Tel Aviv blast kills 1, wounds 20
JERUSALEM (CNN) -- An explosion at a Tel Aviv bus stop Sunday has killed one woman and wounded more than 20 other people, according to Tel Aviv police and Israeli emergency services.
Four of the injured are in serious condition.
The Al Aqsa Martyrs Brigades, a military offshoot of Palestinian leader Yasser Arafat's Fatah movement, claimed responsibility for the attack, according to Palestinian security sources.
In the past, Al Aqsa Martyrs Brigades has attacked military and civilian targets in Israel, and in Israeli settlements in the West Bank and Gaza. The U.S. State Department considers it a foreign terrorist organization.
Israeli police said the blast was not a suicide attack, but the result of a bomb placed in the bushes near the bus stop, according to Tel Aviv police spokeswoman Shlomit Hertzberg.
The woman who died, identified as 19-year-old Sgt. Ma'ayan Naiim, had initially been transported to a hospital with critical injuries, Hertzberg said. Several passengers were wounded when the force of the blast shattered the bus's windows.
U.N. Secretary-General Kofi Annan, in Bangkok, Thailand, for the World AIDS Conference, condemned the attack and sent his "sincere sympathy to Israel and the families of the victims."

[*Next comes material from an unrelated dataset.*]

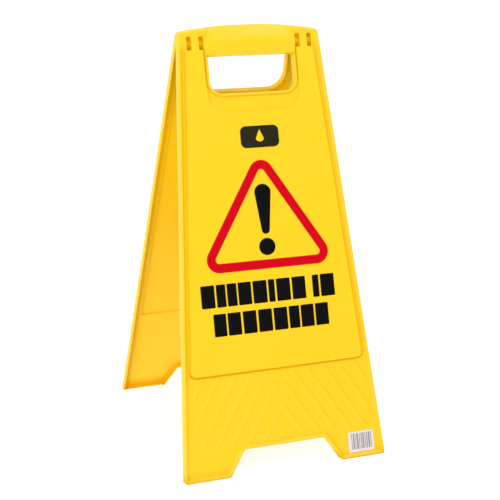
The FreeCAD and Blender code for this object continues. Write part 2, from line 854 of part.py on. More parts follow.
# ------------------------------------------------------------ assembly
nodes = [
    panel("front_panel", False),
    panel("rear_panel", True),
    hinge_pin("hinge_pin_right", False),
    hinge_pin("hinge_pin_left", True),
]
for side, rear in (("front", False), ("rear", True)):
    for graphic in (warning_triangle, exclamation_mark, caption_blocks, badge):
        nodes.append(graphic(side + "_" + graphic.__name__, rear))
nodes += [barcode_sticker(), barcode_bars()]

doc.recompute()
for item in doc.Objects:
    if "Invalid" in item.State or "Error" in item.State:
        raise RuntimeError("%s is %s" % (item.Name, item.State))
for node in nodes:
    if node.Shape.isNull() or not node.Shape.isValid():
        raise RuntimeError("%s has a bad shape" % node.Label)
os.makedirs("parts", exist_ok=True)
for node in nodes:
    node.Shape.exportStep("parts/%s.step" % node.Label)
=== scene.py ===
"""Folding floor sign: two moulded yellow panels hinged along X near the top.

The sign stands on z = 0 with the hinge axis over y = 0. The front panel faces -Y and the rear
panel is the same shape turned half round about Z. World sizes are in metres. Panel sizes are
in millimetres in the panel's own frame: u across, v up along the panel, w out of its outer face.
"""
import json
import math

import bpy
import numpy as np
from mathutils import Matrix, Vector


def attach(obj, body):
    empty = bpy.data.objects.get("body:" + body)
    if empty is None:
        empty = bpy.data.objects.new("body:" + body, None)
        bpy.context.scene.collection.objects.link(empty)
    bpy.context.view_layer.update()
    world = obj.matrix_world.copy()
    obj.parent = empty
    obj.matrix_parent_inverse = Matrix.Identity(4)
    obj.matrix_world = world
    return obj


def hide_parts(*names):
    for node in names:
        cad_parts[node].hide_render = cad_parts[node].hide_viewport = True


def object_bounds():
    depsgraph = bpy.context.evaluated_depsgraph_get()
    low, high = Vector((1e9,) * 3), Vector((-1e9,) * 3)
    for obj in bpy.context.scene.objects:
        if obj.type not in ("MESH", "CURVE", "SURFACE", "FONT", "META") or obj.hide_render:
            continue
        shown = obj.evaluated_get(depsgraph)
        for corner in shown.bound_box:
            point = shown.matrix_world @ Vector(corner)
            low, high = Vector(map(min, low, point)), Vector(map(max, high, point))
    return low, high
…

"No cause whatsoever can justify terrorism," he said. "In this connection, the Secretary-General urges the Palestinian Authority to do everything possible to end terror."
Israeli Prime Minister Ariel Sharon condemned the attack "by criminal Palestinian terrorists" and said it shows the need for Israel's controversial West Bank barrier, recently deemed in violation of international law by the the International Court of Justice. (Barrier 'illegal')
The bomb detonated about 7 a.m. (0500 GMT) as a bus approached the stop during rush hour at the start of the working week, Hertzberg said.
The blast ended a relative calm inside Israel, where terror attacks have been rare in recent months.
According to the Israeli daily newspaper Haaretz, the last terror attack in Tel Aviv was in April 2003, when a British Muslim carried out a suicide attack on a beachfront pub, killing three people and wounding dozens.
In January last year, 23 people died in a double suicide attack just meters from the location of Sunday's blast, Haaretz reported.